## INFORMATION SHOWN

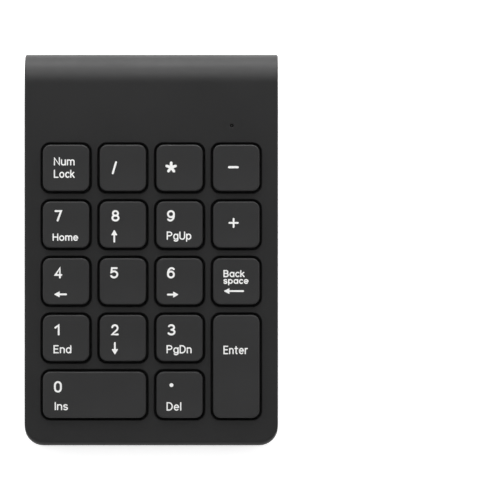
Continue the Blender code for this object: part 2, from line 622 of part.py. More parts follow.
mat = sheet("dome_mat", MAT, False)
join(mat, group("domes", [rod("dome", p, 3.2, MAT[0] + 0.25, DOME_TOP, 10, 1.9) for p in sites]))
cut(mat, group("hollows", [rod("hollow", p, 2.7, MAT[0] - 0.3, DOME_TOP - 0.9, 10, 1.5) for p in sites]))
finish(tidy(mat), "dome_mat", (0.5, 0.5, 0.48), 0.6)
finish(tidy(sheet("membrane_top", TOP_FILM, False)), "membrane_top", (0.35, 0.45, 0.42), 0.3)
finish(tidy(sheet("membrane_spacer", SPACER, True, 2.4)), "membrane_spacer", (0.5, 0.55, 0.52), 0.35)
finish(tidy(sheet("membrane_bottom", LOW_FILM, False, 0, True)), "membrane_bottom", (0.35, 0.45, 0.42), 0.3)
finish(tidy(sheet("backing_plate", PLATE, False)), "backing_plate", (0.5, 0.5, 0.5), 0.35, 1.0)

# ------------------------------------------------------------------ electronics
board = block("controller_board", (-BOARD_X, BOARD_X), (BOARD_Y0, BOARD_Y1), BOARD)
cut(board, group("holes", [rod("hole", (s * CLAMP_X, CLAMP_Y), 1.0, -9, -4, 10) for s in (-1, 1)]))
finish(tidy(board), "controller_board", (0.02, 0.16, 0.06), 0.4)
finish(block("controller_chip", (-10.5, -5.5), (105.9, 110.9), (BOARD[1] + 0.05, BOARD[1] + 0.95)), "controller_chip", (0.01, 0.01, 0.01), 0.4)
finish(block("crystal", (-1.6, 1.6), (107.2, 109.7), (BOARD[1] + 0.05, BOARD[1] + 0.85)), "crystal", (0.6, 0.6, 0.6), 0.25, 1.0)
finish(block("status_led", (LED_X - 0.8, LED_X + 0.8), (LED_Y - 0.6, LED_Y + 0.6), (BOARD[1] + 0.05, -4.9)), "status_led", (0.7, 0.7, 0.6), 0.3)
lens = turned("indicator_lens", [(0, 0.05), (0.58, 0.0), (0.58, -2.0), (1.4, -2.0), (1.4, -2.8), (0, -2.8)], (LED_X, LED_Y, 0), segments=14)
finish(lens, "indicator_lens", (0.03, 0.03, 0.03), 0.1)
bar = block("membrane_clamp_bar", (-16.5, 16.5), (107.2, 110.8), (-8.0, -7.25))
cut(bar, group("holes", [rod("hole", (s * CLAMP_X, CLAMP_Y), 1.0, -9, -4, 10) for s in (-1, 1)]))
finish(tidy(bar), "membrane_clamp_bar", (0.03, 0.03, 0.03), 0.6)
finish(block("slide_switch_body", (SWITCH_X - 3.2, SWITCH_X + 5.4), (107.7, 111.2), (-8.7, BOARD[0] - 0.05)), "slide_switch_body", (0.5, 0.5, 0.5), 0.3, 1.0)
knob_section = [(108.3, -8.85), (110.5, -8.85), (110.5, -13.5), (108.3, -11.7)]
knob = flat("power_switch_knob", knob_section[::-1], SWITCH_X - 1.8, SWITCH_X + 1.8, "X")
finish(knob, "power_switch_knob", (0.02, 0.02, 0.02), 0.45, origin=(SWITCH_X, 109.4, -11.0))


# ------------------------------------------------------------------ screws
def screw(name, x, y, seat, length, head_r, head_h, r):
    profile = [(0, seat + length), (r * 0.6, seat + length), (r, seat + length - 0.6), (r, seat), (head_r, seat),
               (head_r, seat - head_h + 0.25), (head_r - 0.3, seat - head_h), (0, seat - head_h)]
    finish(turned(name, profile, (x, y, 0), segments=12), name, (0.25, 0.25, 0.26), 0.35, 1.0, origin=(x, y, seat))


for side, s in (("left", -1), ("right", 1)):
    screw("case_screw_front_" + side, s * FRONT_SCREW[0], FRONT_SCREW[1], FRONT_SEAT, SCREW_L, HEAD_R, HEAD_H, SCREW_R)
    screw("case_screw_rear_" + side, s * REAR_SCREW[0], REAR_SCREW[1], REAR_SEAT, SCREW_L, HEAD_R, HEAD_H, SCREW_R)
    screw("clamp_screw_" + side, s * CLAMP_X, CLAMP_Y, -8.05, 4.2, 1.4, 0.65, 0.8)

# ------------------------------------------------------------------ battery and contacts
cell = turned("battery_cell", [(0, NUB_X), (2.6, NUB_X), (2.75, NUB_X - 0.2), (2.75, CELL_X1), (CELL_R - 0.5, CELL_X1),
                               (CELL_R, CELL_X1 - 0.5), (CELL_R, CELL_X0 + 0.4), (CELL_R - 0.4, CELL_X0), (0, CELL_X0)],
              (0, BARREL_Y, BARREL_Z), "X", 24)
finish(cell, "battery_cell", (0.12, 0.25, 0.4), 0.35)
plate = block("battery_plate_contact", CONTACT_X, (BARREL_Y - 4, BARREL_Y + 4), (BARREL_Z - 4, BARREL_Z + 4))
join(plate, rod("bump", (BARREL_Y, BARREL_Z), 1.5, NUB_X + 0.1, CONTACT_X[0] + 0.1, 12, 2.6, "X"))
finish(tidy(plate), "battery_plate_contact", (0.6, 0.58, 0.5), 0.3, 1.0)
turns, per = 3, 10
reach = (-CONTACT_X[0] + 0.2, CELL_X0 - 0.45)
coil = []
for i in range(turns * per + 1):
    t = i / (turns * per)
    a, r = 2 * math.pi * i / per, 3.1 - 1.0 * t
    coil.append((reach[0] + (reach[1] - reach[0]) * t, BARREL_Y + r * math.cos(a), BARREL_Z + r * math.sin(a)))
spring = block("battery_spring_contact", (-CONTACT_X[1], -CONTACT_X[0]), (BARREL_Y - 4, BARREL_Y + 4), (BARREL_Z - 4, BARREL_Z + 4))
join(spring, tube("coil", coil, 0.33, 2))
finish(spring, "battery_spring_contact", (0.6, 0.6, 0.6), 0.25, 1.0)
for name, s, colour in (("battery_wire_black", -1, (0.01, 0.01, 0.01)), ("battery_wire_red", 1, (0.45, 0.01, 0.01))):
    path = [(s * 26.9, 117.2, -8.3), (s * 26.9, 115.9, -6.9), (s * 26.9, 114.2, -5.6), (s * 26.9, 112.6, -4.9),
            (s * 26.6, 111.4, -4.7), (s * 26.3, 110.4, -4.8), (s * 26.2, 109.8, -5.4)]
    finish(tube(name, path, 0.5, 2), name, colour, 0.45)

for helper in list(helpers.objects):
    bpy.data.objects.remove(helper, do_unlink=True)
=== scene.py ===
"""Looks for the wireless numeric keypad: finer shells, keycaps with printed legends, feet, screws, cell and materials,
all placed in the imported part's own frame. Lengths in the shape code are millimetres in the deck's frame: X to the
user's right, Y from the front edge to the barrel, Z out of the deck, z = 0 on the deck's top face."""

import json
import math

import bmesh
import bpy
from mathutils import Matrix, Vector
from mathutils.geometry import delaunay_2d_cdt


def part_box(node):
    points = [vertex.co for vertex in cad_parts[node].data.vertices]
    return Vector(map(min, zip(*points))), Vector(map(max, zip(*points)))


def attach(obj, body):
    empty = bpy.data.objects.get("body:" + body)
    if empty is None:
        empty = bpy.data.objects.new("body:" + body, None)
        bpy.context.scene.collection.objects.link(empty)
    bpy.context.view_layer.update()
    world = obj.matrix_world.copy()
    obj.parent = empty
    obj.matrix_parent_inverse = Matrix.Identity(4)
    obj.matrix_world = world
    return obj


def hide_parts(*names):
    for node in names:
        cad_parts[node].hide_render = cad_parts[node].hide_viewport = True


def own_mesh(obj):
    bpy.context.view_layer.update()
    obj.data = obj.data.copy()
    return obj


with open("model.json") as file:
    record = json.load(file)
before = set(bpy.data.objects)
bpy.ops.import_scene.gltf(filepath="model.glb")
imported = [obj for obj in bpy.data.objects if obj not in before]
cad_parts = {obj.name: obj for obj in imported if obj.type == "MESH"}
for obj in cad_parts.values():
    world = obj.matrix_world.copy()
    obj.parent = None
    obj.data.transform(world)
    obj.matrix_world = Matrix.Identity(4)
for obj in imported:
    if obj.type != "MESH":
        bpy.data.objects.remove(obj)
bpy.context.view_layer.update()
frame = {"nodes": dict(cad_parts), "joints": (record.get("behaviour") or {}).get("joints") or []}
nodes = frame["nodes"]

# ---- the deck's frame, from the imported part: the keys press straight into the deck, the board is a plain block ----
press = Vector(next(j for j in frame["joints"] if j["name"] == "key_5_press")["axis"])
TILT = math.atan2(press.y, -press.z)
low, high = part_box("controller_board")
DECK = Matrix.Rotation(TILT, 4, "X")
DECK = Matrix.Translation((low + high) / 2 - DECK @ (Vector((0, 108.4, -6.4)) * 0.001)) @ DECK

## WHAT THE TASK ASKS
Retype, word for word, every line from the line with "coil, 0.33, 2))" to the line with "imported = [obj", inclusive. Add nothing.

## OUTPUT
join(spring, tube("coil", coil, 0.33, 2))
finish(spring, "battery_spring_contact", (0.6, 0.6, 0.6), 0.25, 1.0)
for name, s, colour in (("battery_wire_black", -1, (0.01, 0.01, 0.01)), ("battery_wire_red", 1, (0.45, 0.01, 0.01))):
    path = [(s * 26.9, 117.2, -8.3), (s * 26.9, 115.9, -6.9), (s * 26.9, 114.2, -5.6), (s * 26.9, 112.6, -4.9),
            (s * 26.6, 111.4, -4.7), (s * 26.3, 110.4, -4.8), (s * 26.2, 109.8, -5.4)]
    finish(tube(name, path, 0.5, 2), name, colour, 0.45)

for helper in list(helpers.objects):
    bpy.data.objects.remove(helper, do_unlink=True)
=== scene.py ===
"""Looks for the wireless numeric keypad: finer shells, keycaps with printed legends, feet, screws, cell and materials,
all placed in the imported part's own frame. Lengths in the shape code are millimetres in the deck's frame: X to the
user's right, Y from the front edge to the barrel, Z out of the deck, z = 0 on the deck's top face."""

import json
import math

import bmesh
import bpy
from mathutils import Matrix, Vector
from mathutils.geometry import delaunay_2d_cdt


def part_box(node):
    points = [vertex.co for vertex in cad_parts[node].data.vertices]
    return Vector(map(min, zip(*points))), Vector(map(max, zip(*points)))


def attach(obj, body):
    empty = bpy.data.objects.get("body:" + body)
    if empty is None:
        empty = bpy.data.objects.new("body:" + body, None)
        bpy.context.scene.collection.objects.link(empty)
    bpy.context.view_layer.update()
    world = obj.matrix_world.copy()
    obj.parent = empty
    obj.matrix_parent_inverse = Matrix.Identity(4)
    obj.matrix_world = world
    return obj


def hide_parts(*names):
    for node in names:
        cad_parts[node].hide_render = cad_parts[node].hide_viewport = True


def own_mesh(obj):
    bpy.context.view_layer.update()
    obj.data = obj.data.copy()
    return obj


with open("model.json") as file:
    record = json.load(file)
before = set(bpy.data.objects)
bpy.ops.import_scene.gltf(filepath="model.glb")
imported = [obj for obj in bpy.data.objects if obj not in before]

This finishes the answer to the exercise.